A l’heure de la publication de ce texte, nous n’avons pas connaissance de mandat d’arrêt contre Said Amidan.

Les réactions à l’arrestation des journalistes ont été nombreuses au niveau local et international, de la part de collègues journalistes, du centre Robert F. Kennedy Human Rights, de l’organisation Witness, ou d’avocats européens proposant leurs services.

A Guelmim, vers 20h ce soir, plus de 60 chômeurs sahraouis ont manifesté devant la préfecture de Police pour dénoncer l’arrestation arbitraire de Said Amidan et Brahim Laajail et demander leur libération immédiate.
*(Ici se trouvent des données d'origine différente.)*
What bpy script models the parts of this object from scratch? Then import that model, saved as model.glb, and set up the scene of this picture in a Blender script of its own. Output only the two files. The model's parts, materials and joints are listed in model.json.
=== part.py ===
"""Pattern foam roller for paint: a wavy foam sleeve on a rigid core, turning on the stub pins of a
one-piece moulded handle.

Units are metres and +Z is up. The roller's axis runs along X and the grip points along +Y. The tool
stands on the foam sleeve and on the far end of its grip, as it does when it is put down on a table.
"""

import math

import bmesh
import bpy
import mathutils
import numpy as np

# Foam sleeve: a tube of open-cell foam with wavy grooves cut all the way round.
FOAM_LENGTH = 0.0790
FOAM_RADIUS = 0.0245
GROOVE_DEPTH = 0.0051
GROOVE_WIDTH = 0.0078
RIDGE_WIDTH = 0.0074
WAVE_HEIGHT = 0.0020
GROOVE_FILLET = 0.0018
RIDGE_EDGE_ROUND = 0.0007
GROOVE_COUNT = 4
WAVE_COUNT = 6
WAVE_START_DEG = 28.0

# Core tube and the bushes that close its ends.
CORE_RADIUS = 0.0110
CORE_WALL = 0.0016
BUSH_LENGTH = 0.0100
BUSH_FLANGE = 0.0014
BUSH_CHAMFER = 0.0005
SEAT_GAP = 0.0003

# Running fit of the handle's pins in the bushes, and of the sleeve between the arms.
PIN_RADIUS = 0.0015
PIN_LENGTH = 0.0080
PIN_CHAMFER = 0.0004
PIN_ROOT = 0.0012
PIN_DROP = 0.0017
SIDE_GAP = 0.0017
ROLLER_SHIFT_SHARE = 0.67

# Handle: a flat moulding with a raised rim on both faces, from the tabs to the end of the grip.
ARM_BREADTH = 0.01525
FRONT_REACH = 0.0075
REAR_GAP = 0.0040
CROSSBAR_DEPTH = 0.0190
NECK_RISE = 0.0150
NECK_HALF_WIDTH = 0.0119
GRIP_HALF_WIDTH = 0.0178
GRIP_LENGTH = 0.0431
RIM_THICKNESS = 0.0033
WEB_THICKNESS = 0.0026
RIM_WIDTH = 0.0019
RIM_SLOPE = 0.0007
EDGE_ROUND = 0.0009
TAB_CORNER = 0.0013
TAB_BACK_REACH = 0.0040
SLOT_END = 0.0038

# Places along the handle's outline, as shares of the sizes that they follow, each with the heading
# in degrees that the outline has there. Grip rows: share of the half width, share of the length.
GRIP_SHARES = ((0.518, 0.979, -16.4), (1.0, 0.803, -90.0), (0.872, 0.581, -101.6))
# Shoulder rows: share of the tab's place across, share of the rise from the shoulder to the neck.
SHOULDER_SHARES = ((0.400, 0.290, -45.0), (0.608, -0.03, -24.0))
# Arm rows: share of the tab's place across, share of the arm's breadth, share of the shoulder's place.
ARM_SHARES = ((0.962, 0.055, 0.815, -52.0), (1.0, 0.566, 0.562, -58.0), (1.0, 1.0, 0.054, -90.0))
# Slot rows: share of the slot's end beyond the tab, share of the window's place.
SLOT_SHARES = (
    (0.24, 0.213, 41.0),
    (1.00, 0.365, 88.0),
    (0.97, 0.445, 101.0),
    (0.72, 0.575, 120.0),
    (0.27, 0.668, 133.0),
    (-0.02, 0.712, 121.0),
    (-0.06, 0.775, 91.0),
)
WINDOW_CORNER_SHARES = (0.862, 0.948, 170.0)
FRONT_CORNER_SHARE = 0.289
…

Pendant une heure ils ont crié et chanté, y compris en faveur de la liberté de l’Équipe Média et s’exprimer et de couvrir les actualités du Sahara Occidental.


Erratum. Contrairement à ce qui a été dit dans le précédent flash, Said Amidan et Brahim Laajaij, qui attendaient le Bus à l’arrêt Supratours de El Aaiun, sont partis pour Agadir en voiture avec une connaissance qui le leur a proposé en passant.